A few numbers from the Phoenix Maryvale football program the past two years:
It finished a combined 1-20. It lost 11 games by at least 40 points. It was outscored 905-177 and shut out eight times.
Maryvale wasn’t equipped to be competitive in Division I, much less challenge for a playoff spot.
It must have seemed like manna from heaven, then, when the Arizona Interscholastic Association allowed schools to appeal their division placement. Maryvale could move down to Division II and try to make Friday nights enjoyable again.
And that’s exactly what they didn’t do. Instead, Maryvale and Phoenix North were the only Phoenix Union High School District teams to remain in Division I.
Just one question:
Why?
Why continue to fight a fight you can’t win when doing so can suck the life out of your program?
Even more perplexing, why not appeal down when so many of your neighbors — Phoenix Carl Hayden, Phoenix Trevor Browne, Phoenix South Mountain — made the sensible move and gladly left Division I behind?
OK, that’s more than one question. But it all comes back to that one word: Why?
“We made the decision to stay in our division because of the number of students in our school (approximately 2,800) and our belief that we can be competitive,” Maryvale assistant principal and Athletic Director Wendy Truvillion said. “Not knowing exactly how the sections were going to turn out and who was going to end up where, we decided to stay where we were and take whatever was going to be handed out as a Division I program.”
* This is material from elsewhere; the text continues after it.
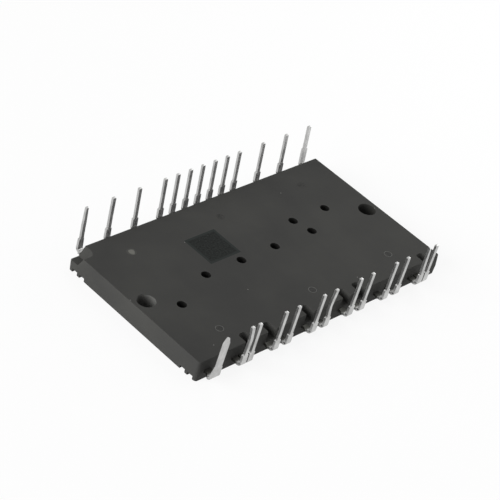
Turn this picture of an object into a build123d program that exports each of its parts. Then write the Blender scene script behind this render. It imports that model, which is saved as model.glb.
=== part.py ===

North’s reward for remaining in Division I was a lump of coal in its Christmas stocking. It was placed in a section with, among others, powerhouses Phoenix Brophy Prep, Phoenix Desert Vista and Phoenix Mountain Pointe.
That’s not exactly a soft landing for a program that has had a winning record just once in the past five years and hasn’t been to the playoffs since 2008. Yet, North Athletic Director Melville McKay has had no second thoughts. His reasoning: North likely won’t be a state-championship team in Division II, either, so why not stay in Division I and observe through competition what it takes to be an elite program.
“If you go down and play the same schools in Division II, you get the same results and you don’t learn anything,” McKay said. “I think you get more competitive by playing competitive teams and by playing different teams.”
The consequence, of course, is that those lessons may be in the form of 40-point losses that could diminish support and participation in the football program. But McKay believes North has the numbers — school enrollment is 2,530 — and more importantly the desire and resources to be competitive in Division I.
“Although our record does not show it the last two years (North was a combined 6-14), we had some winnable games but we had key injuries that hurt us,” McKay said. “But I’m thinking with proper training and proper measures to prevent those types of things ,we should be good.”
McKay’s only wish: that North’s appeal to move from Section IV to Section II is granted so the school can play in the same section as fellow Phoenix Union programs Maryvale and Laveen Cesar Chavez.
Frankly, a part of me admires what Maryvale and North are doing. The schools could have taken the easy way out of Division I, and no one would have blamed them. Instead, they’ve chosen to hang in there and hope they get better.
I just hope that process doesn’t take so long — and result in so many beatings — that kids give up on football. The Phoenix Union schools once were among the state’s better programs. It would be a great story if either Maryvale or North could be that again.